A empresa poderia, perfeitamente, bancar o passo (torto) que decidira
dar com a nova gráfica. Mas não. O Estado babá estava ali, à
disposição, na figura sorridente de FHC.
Essencialmente, o resultado é que a fortuna da família Marinho foi
poupada do risco de um investimento que poderia fracassar, como
aconteceu.
Coisa parecida aconteceu com as outras grandes empresas em suas
incursões para fazer novos parques gráficos: dinheiro farto, quase dado.
Fora o papel imune, naturalmente.
E fora, mais recentemente, artifícios como a criação de PJs (pessoas jurídicas) para reduzir os impostos pagos.
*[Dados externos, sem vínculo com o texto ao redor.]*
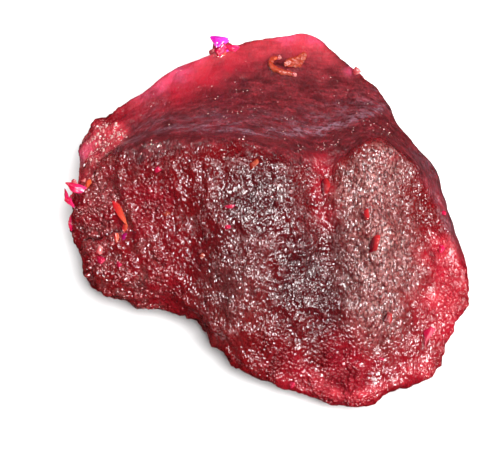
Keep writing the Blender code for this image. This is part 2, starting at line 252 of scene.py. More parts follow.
# Chips that cling to the stone: name, place from above (x, y), (length, width, height), turn of
# the long side from +X in degrees, and colour. Places and sizes are in millimetres, and each chip
# rests where the stone's surface is under it.
CHIPS = (
    ("rib_chip_upper", (10.7, -6.6), (1.3, 1.15, 1.0), 80, "red"),
    ("rib_chip_lower", (11.7, -9.1), (2.2, 1.15, 1.0), 58, "red"),
    ("front_chip_long", (17.8, -16.2), (2.6, 1.3, 0.8), 84, "pink"),
    ("front_chip_short", (13.2, -15.2), (1.6, 1.1, 0.7), 78, "red"),
    ("front_chip_tip", (12.6, -18.7), (0.8, 0.5, 0.4), 20, "pink"),
    ("front_edge_crumb", (2.9, -20.9), (1.1, 0.6, 0.5), 70, "pink"),
    ("right_edge_crumb", (19.9, -2.5), (0.8, 0.6, 0.4), 15, "pink"),
    ("right_edge_chip", (19.5, -6.9), (1.1, 0.9, 0.9), 100, "hot"),
    ("bulge_chip_upper", (-3.9, -5.8), (1.1, 0.45, 0.35), 5, "pink"),
    ("bulge_chip_lower", (-4.1, -7.8), (0.75, 0.55, 0.35), 40, "pink"),
    ("bulge_chip_orange", (-6.9, -9.3), (0.9, 0.7, 0.4), 70, "amber"),
    ("crest_chip", (-1.4, -1.5), (1.5, 0.9, 0.6), 75, "amber"),
    ("facet_crumb_pink", (-11.8, -0.6), (0.8, 0.75, 0.5), 0, "pink"),
    ("facet_crumb_orange", (-10.9, -4.6), (0.85, 0.6, 0.4), 10, "amber"),
    ("valley_chip", (6.5, -2.4), (2.4, 1.2, 0.6), 85, "red"),
    ("lobe_chunk_top", (-18.5, -6.7), (1.1, 0.8, 0.7), 95, "pale"),
    ("lobe_chunk_foot", (-18.3, -7.8), (1.2, 0.9, 0.7), 110, "pink"),
    ("lobe_knob", (-16.2, -8.7), (0.7, 0.7, 0.5), 0, "pink"),
    ("lobe_sliver_orange", (-16.2, -3.1), (3.4, 0.80, 0.6), 117, "coral"),
    ("lobe_sliver_red", (-15.6, -4.6), (1.5, 0.7, 0.5), 100, "coral"),
    ("lobe_sliver_plum", (-15.8, -5.6), (1.5, 0.65, 0.5), 80, "plum"),
    ("lobe_sliver_coral", (-16.5, -6.2), (1.1, 0.6, 0.5), 75, "coral"),
    ("lobe_top_chip", (-20.6, 5.4), (1.3, 0.6, 0.5), 70, "red"),
)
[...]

Note. As companhias jornalísticas não querem pagar impostos, mas depois
esperam que o Estado – com dinheiro alheio, do “Zé do Povo”, como
dizia o patriarca Irineu Marinho – esteja com os cofres cheios para
bancar seus investimentos.
Para completar a tragicomédia, as empresas promovem campanhas
sistemáticas de engambelação coletiva destinadas a provar, aspas, que os
impostos são elevados no Brasil.
Não são. A carga tributária brasileira, na casa de 35%, é bem menor que a de países modelos, como a Escandinávia.
A diferença é que, neles, as corporações pagam o que devem. Vá,
na Dinamarca ou na Noruega, inventar PJs e você é chutado da esfera
corporativa e submetido a desprezo nacional.
Para que o Brasil avance socialmente, as mamatas das empresas de mídia – fiscais e não só fiscais — têm que acabar.
Não é fácil, como vemos ao constatar o que deu do brado janista de meio
século atrás. Sucessivos governos têm vergado ao poder de intimidação
da mídia. (Para a qual vigora ainda uma inacreditável reserva de
mercado, aliás.)
Mas nada é fácil.
O poder de manipulação da mídia se reduziu, graças à internet.
Se há uma hora para fazer o que deve ser feito, é esta.
O dinheiro que custam as mordomias bilionárias da mídia deve servir à
sociedade: que se construam escolas, hospitais e estradas com ele, em
vez de vê-lo dar acesso à lista de superricos da Forbes.
Dilma tem que se mexer, em nome do Brasil.